(Description of the task): Output an exact reproduction of the data.

(Recorded information):
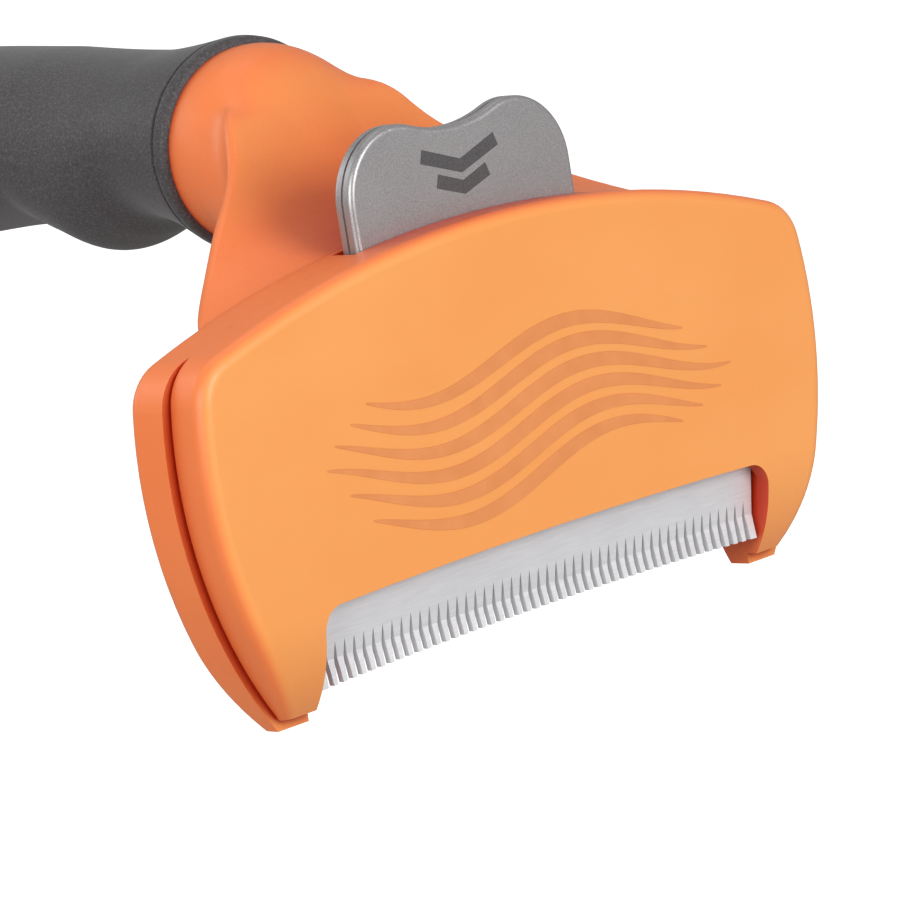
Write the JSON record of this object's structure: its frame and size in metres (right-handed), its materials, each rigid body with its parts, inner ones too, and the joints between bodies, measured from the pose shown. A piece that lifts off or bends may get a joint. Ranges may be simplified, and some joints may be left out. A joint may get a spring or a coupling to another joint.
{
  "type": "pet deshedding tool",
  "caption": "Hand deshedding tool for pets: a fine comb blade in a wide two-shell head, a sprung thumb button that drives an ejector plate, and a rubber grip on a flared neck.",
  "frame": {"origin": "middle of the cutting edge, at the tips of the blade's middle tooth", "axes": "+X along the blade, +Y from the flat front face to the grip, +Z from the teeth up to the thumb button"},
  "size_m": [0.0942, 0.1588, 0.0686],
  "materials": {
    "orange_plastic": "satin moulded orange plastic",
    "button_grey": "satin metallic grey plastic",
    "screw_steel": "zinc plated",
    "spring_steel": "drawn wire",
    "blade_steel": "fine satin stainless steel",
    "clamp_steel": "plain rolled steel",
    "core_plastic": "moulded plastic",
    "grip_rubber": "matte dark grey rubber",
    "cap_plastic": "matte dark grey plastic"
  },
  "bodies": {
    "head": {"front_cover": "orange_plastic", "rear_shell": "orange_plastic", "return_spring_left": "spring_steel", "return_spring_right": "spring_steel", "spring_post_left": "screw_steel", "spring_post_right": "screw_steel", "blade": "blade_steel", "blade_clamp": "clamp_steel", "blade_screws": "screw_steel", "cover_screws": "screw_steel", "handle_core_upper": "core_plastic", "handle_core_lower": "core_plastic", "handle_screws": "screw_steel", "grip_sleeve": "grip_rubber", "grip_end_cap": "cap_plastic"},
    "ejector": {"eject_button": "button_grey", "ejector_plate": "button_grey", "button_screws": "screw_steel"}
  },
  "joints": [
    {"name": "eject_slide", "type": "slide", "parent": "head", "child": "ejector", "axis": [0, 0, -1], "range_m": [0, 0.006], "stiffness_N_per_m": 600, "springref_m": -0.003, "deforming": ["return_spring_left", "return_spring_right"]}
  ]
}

(Solved exercise):
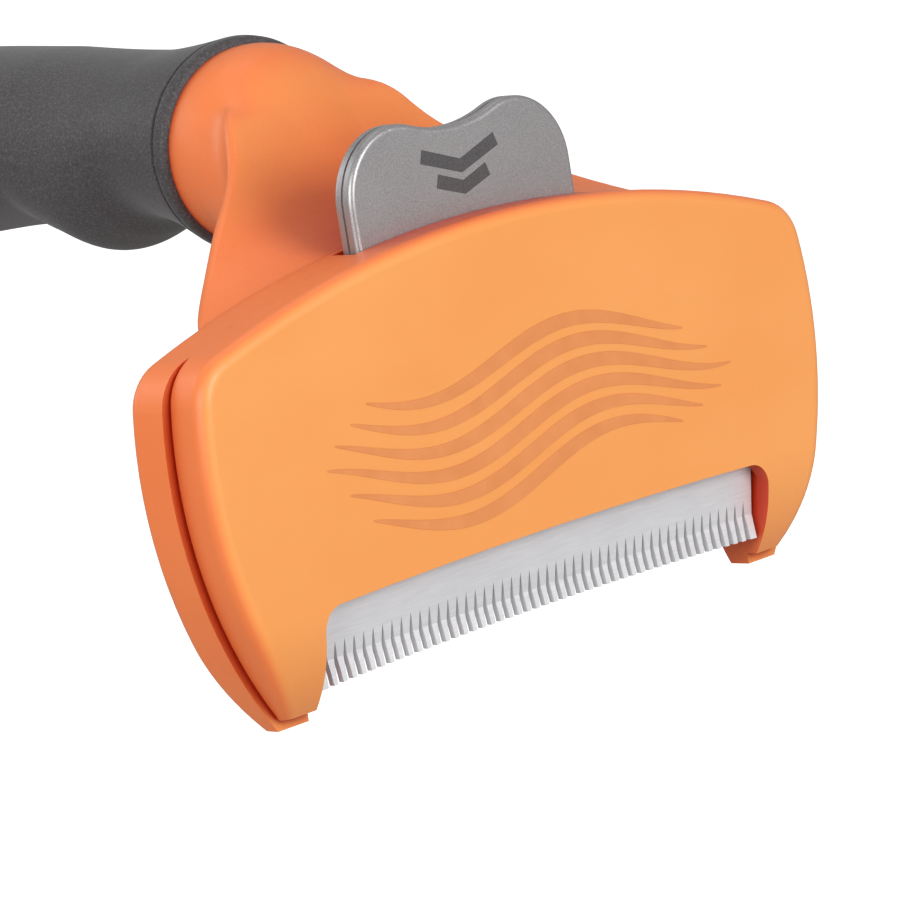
Write the JSON record of this object's structure: its frame and size in metres (right-handed), its materials, each rigid body with its parts, inner ones too, and the joints between bodies, measured from the pose shown. A piece that lifts off or bends may get a joint. Ranges may be simplified, and some joints may be left out. A joint may get a spring or a coupling to another joint.
{
  "type": "pet deshedding tool",
  "caption": "Hand deshedding tool for pets: a fine comb blade in a wide two-shell head, a sprung thumb button that drives an ejector plate, and a rubber grip on a flared neck.",
  "frame": {"origin": "middle of the cutting edge, at the tips of the blade's middle tooth", "axes": "+X along the blade, +Y from the flat front face to the grip, +Z from the teeth up to the thumb button"},
  "size_m": [0.0942, 0.1588, 0.0686],
  "materials": {
    "orange_plastic": "satin moulded orange plastic",
    "button_grey": "satin metallic grey plastic",
    "screw_steel": "zinc plated",
    "spring_steel": "drawn wire",
    "blade_steel": "fine satin stainless steel",
    "clamp_steel": "plain rolled steel",
    "core_plastic": "moulded plastic",
    "grip_rubber": "matte dark grey rubber",
    "cap_plastic": "matte dark grey plastic"
  },
  "bodies": {
    "head": {"front_cover": "orange_plastic", "rear_shell": "orange_plastic", "return_spring_left": "spring_steel", "return_spring_right": "spring_steel", "spring_post_left": "screw_steel", "spring_post_right": "screw_steel", "blade": "blade_steel", "blade_clamp": "clamp_steel", "blade_screws": "screw_steel", "cover_screws": "screw_steel", "handle_core_upper": "core_plastic", "handle_core_lower": "core_plastic", "handle_screws": "screw_steel", "grip_sleeve": "grip_rubber", "grip_end_cap": "cap_plastic"},
    "ejector": {"eject_button": "button_grey", "ejector_plate": "button_grey", "button_screws": "screw_steel"}
  },
  "joints": [
    {"name": "eject_slide", "type": "slide", "parent": "head", "child": "ejector", "axis": [0, 0, -1], "range_m": [0, 0.006], "stiffness_N_per_m": 600, "springref_m": -0.003, "deforming": ["return_spring_left", "return_spring_right"]}
  ]
}